In this issue:
Biggest and best CEP conference
This week we enjoyed our biggest ever conference. With over 240 delegates, over 25 speakers, four dedicated specialist workshops and two stunning international Keynotes, everyone enjoyed and grew over the two days. Thanks to all our sponsors, exhibitors, delegates and backroom teams. We look forward to seeing everyone again next year.
Voluntary carbon market collaboration and new rules
It was announced last week that the ICVCM (Integrity Council for the Voluntary Carbon Market) will collaborate with the VCMI (Voluntary Carbon Markets Integrity Initiative) on improving the integrity of voluntary carbon markets. The announcement came just before this week’s publication of the VCMI’s Claims Code of Practice, which is a basic operational framework for corporate buyers of carbon credits.
Greenhushing and brand value
Brand Finance has just published an interesting report on the interrelationships between brand values, perceived sustainability and actual sustainability performance. The analysis draws comparisons between sustainability performance and perceived sustainability to draw conclusions on whether companies are, perhaps, understating and not fully exploiting their performance and are, in effect, greenhushing. It’s a great read for marketers and finance professionals – and interesting for others too. Microsoft, Walmart and Pepsi emerge as under-staters, while Tesla and Netflix emerge as not really being as sustainable as people see them.
Greener spaces command a premium
Perhaps not a new story but yet more evidence has emerged that efficient and sustainable buildings command higher leasing prices and, therefore, carry higher valuations. A new study by JLL covering London properties indicates each step in the UK’s Energy Performance Certificate framework is associated with an average 4.2% increase in rent, having BREEAM certification equates to an average 11.6% increase in rents and an average capital value premium of over 20%.
Forests still shrinking
Despite pledges at COP26, tropical forest coverage around the world continues to shrink. According to a report by the World Resources Institute, we lost around 4.1 million hectares of primary tropical forest in 2022, roughly equivalent to the size of Switzerland. The main causes are wildfires and clearances for agriculture ad logging. Losses in Brazil accounted for 43% of the total, followed by the DRC at 13%. The forests destroyed in 2022 released 2.7 billion tonnes of CO2, equivalent to the annual emissions of India.
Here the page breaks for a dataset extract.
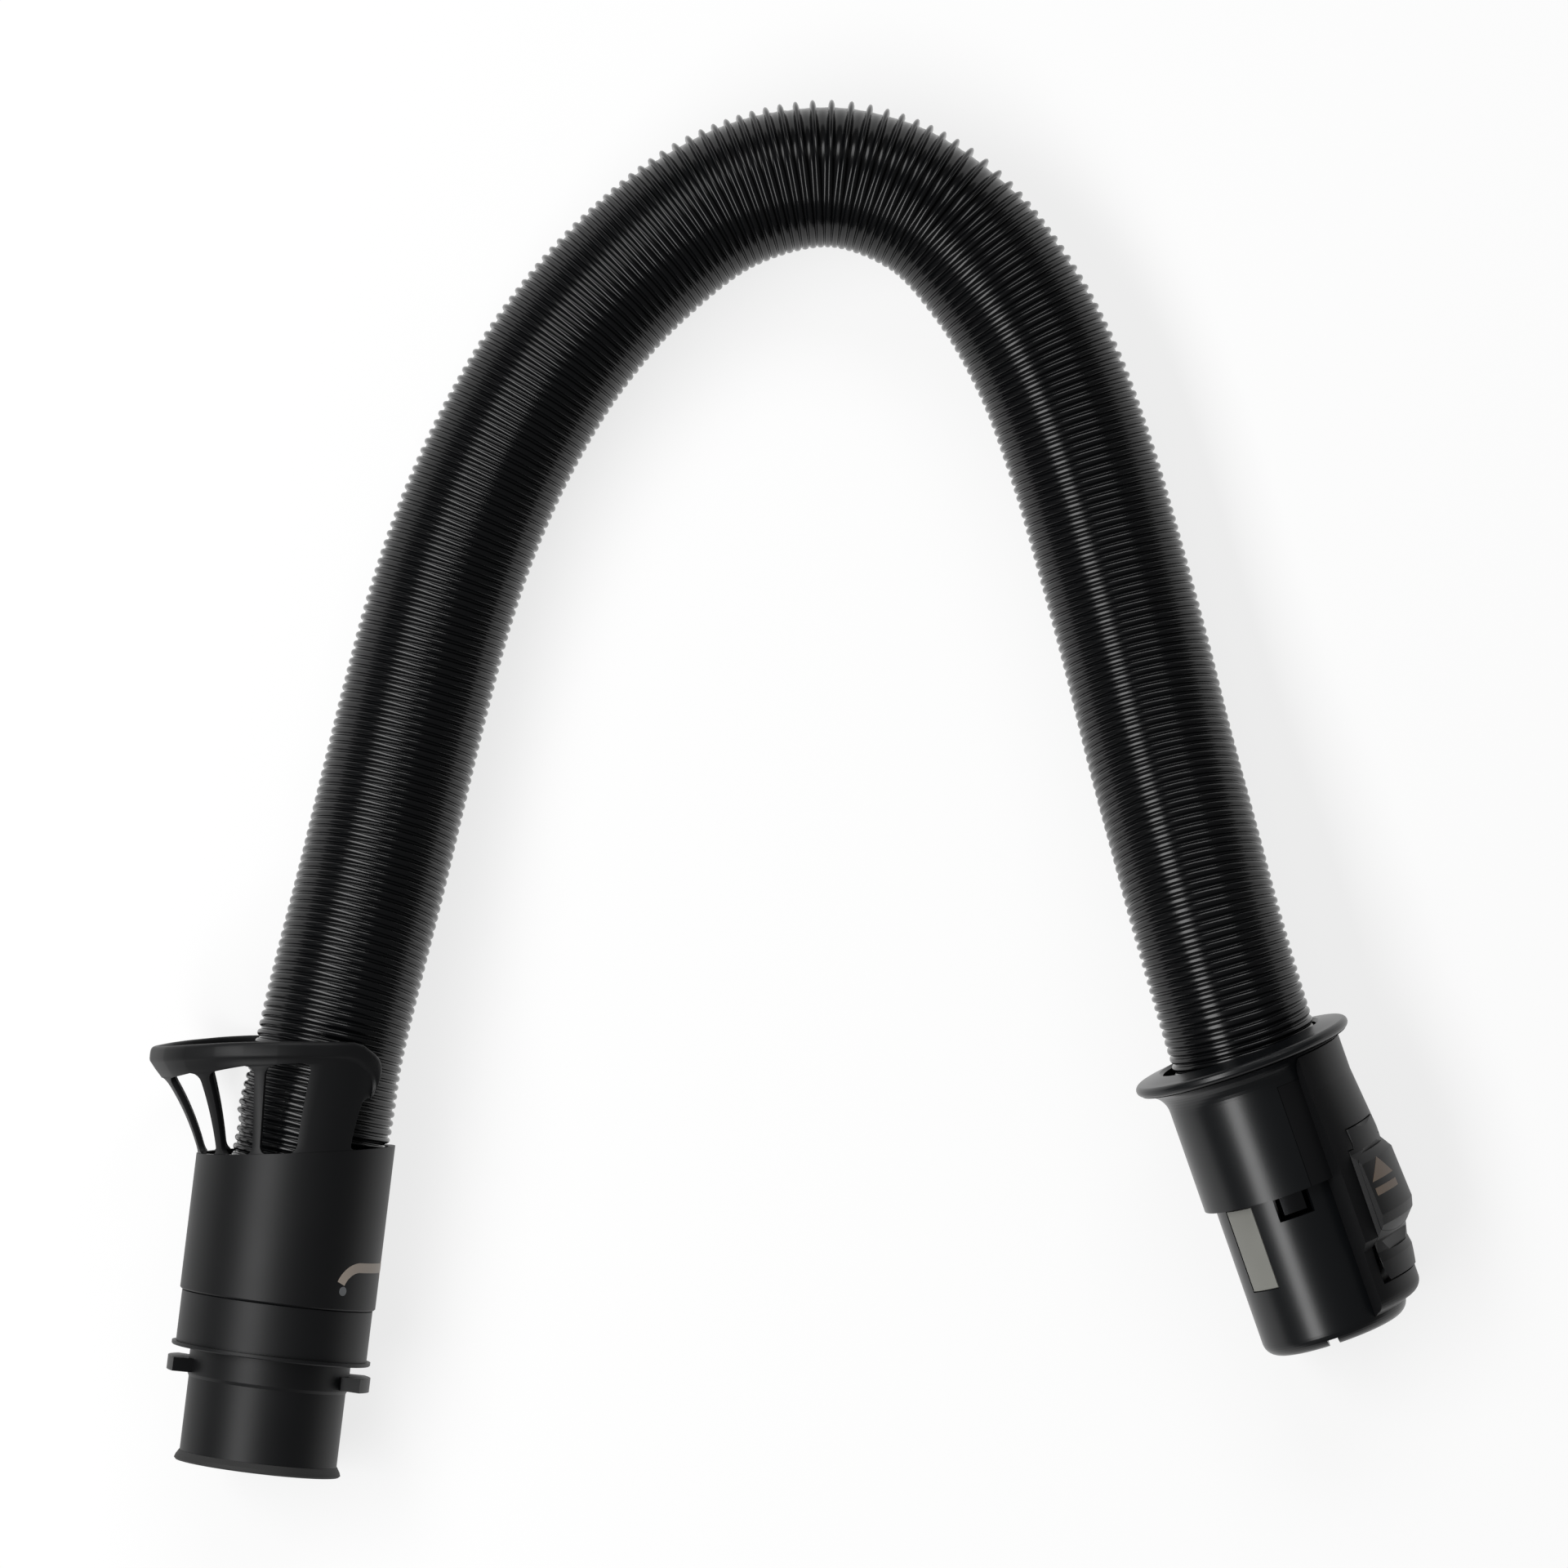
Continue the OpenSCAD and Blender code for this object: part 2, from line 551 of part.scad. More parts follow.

Wooden city to become a reality
Atrium Ljungberg has just announced the world’s first wooden city will commence construction in 2025. While the claim of a city might be questionable, the 250,000 sq metre site, named the Stockholm Wood City, will be the largest wooden construction project in the world and with 7,000 office spaces and 2,000 homes is no light undertaking.
Tidal for Tonga
Mildly bucking the trend of wind and solar, the government of Tonga has just signed up a deal to bring wave energy to the Kingdom. Tonga has the 13th most expensive electricity in the world and is heavily reliant on diesel. The new wave generators will arrive in two phases. Work on the first, 2MW pack is scheduled to be started this year with another 8MW to follow. It is hoped the completed project will furnish half the islands’ electricity needs.
It seems quite likely the shift to EVs in NZ will lead to higher road maintenance costs. Data analysts at The Telegraph have established that the average EV causes 2.24 times as much stress on roads as an equivalent petrol vehicle and 1.95 times as much as a similarly sized diesel, leading to even more potholes. Larger EVs are even more damaging. The difference is attributed to the extra weight associated with the battery packs. Several lobby groups in the UK have called for EVs to be taxed by weight and mileage to compensate for the extra wear and tear.
Ocean indigestion – antacids for the sea
There is increasing interest in exploring alkalinity enhancement to assist oceans absorb more carbon dioxide. The intervention would speed up the natural but long term process that absorbs CO2 into the deep ocean and subsequently the earth’s crust. While investigations are at early stages, experiments are showing positive signs of success with, seemingly, no detrimental effects on marine life.
Battery pioneer passes
While you may not have heard of John B Goodenough, the device you are using now, your EV, phone, ebike, toothbrush, DIY tools and, in fact, every item we use that runs with a lithium battery may not exist without him. A Nobel prize winning chemist with spells at MIT, Oxford and Texas Universities, he passed away this week at the age of 100. Thank you, Mr Goodenough and RIP.